The estate tax is imposed on the deceased person’s wealth. In the example from the reader, this means that her parents’ assets either are (or are not) subjected to the estate tax. Current rules say that if her parents died simultaneously there would be no estate tax on the first $10,500,000 of assets they own.

This is standard stuff. The estate tax is imposed without caring whether the people who inherit from you are citizens or noncitizens. Only if you leave stuff to charity do we care about the identity of the recipient.

My reader is not particularly concerned about the estate tax being imposed on her parents. Let’s assume they have a net worth under $10,500,000, so there will be no estate tax imposed when they die.

Section 2801 Tax

The second–and more pernicious–tax is the tax imposed on people who receive gifts from covered expatriates. I refer to it as the “Section 2801 tax” because it is imposed by Section 2801 of the Internal Revenue Code.

Note that there are two conditions that must both be satisfied in order for this tax to be imposed:

  • The person making the gift (or leaving the bequest) must be a covered expatriate; and
  • The person receiving the gift (or receiving the bequest) must be a U.S. citizen or resident.

The reader assumed that her parents would not give up their citizenship, so this means that the first condition fails. Therefore, the Section 2801 tax cannot be imposed. We do not need to worry about the second condition. The recipient can be a U.S. citizen and receive the assets free of the Section 2801 tax because the first element–a covered expatriate is giving away money or leaving a bequest–is not satisfied.

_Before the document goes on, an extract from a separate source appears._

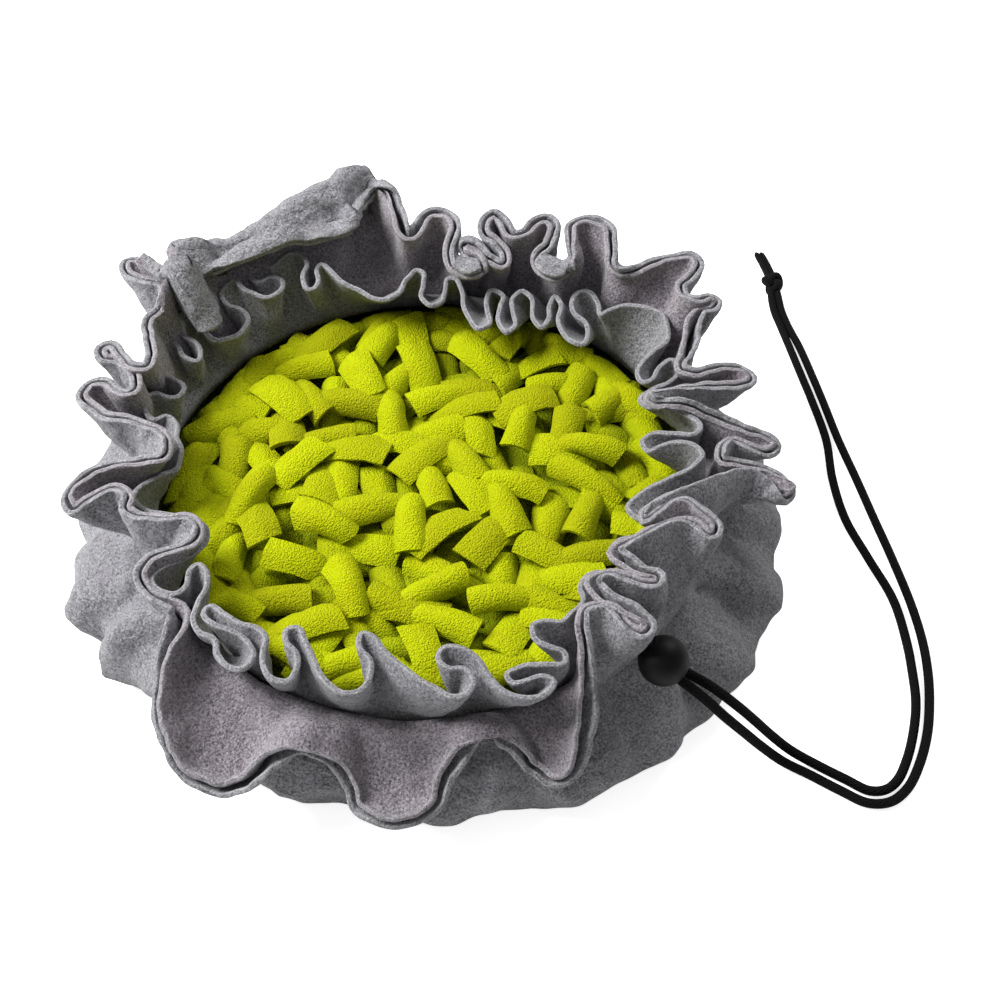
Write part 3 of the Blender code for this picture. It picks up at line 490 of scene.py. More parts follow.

  • If she continues to be a dual citizen and inherits money from her parents, there can be no Section 2801 tax imposed because her parents are not covered expatriates.
  • If she terminates her U.S. citizenship and then her parents leave her an inheritance, the Section 2801 tax cannot be imposed for two reasons: her parents are not covered expatriates, and she (the recipient) is not a U.S. citizen or resident.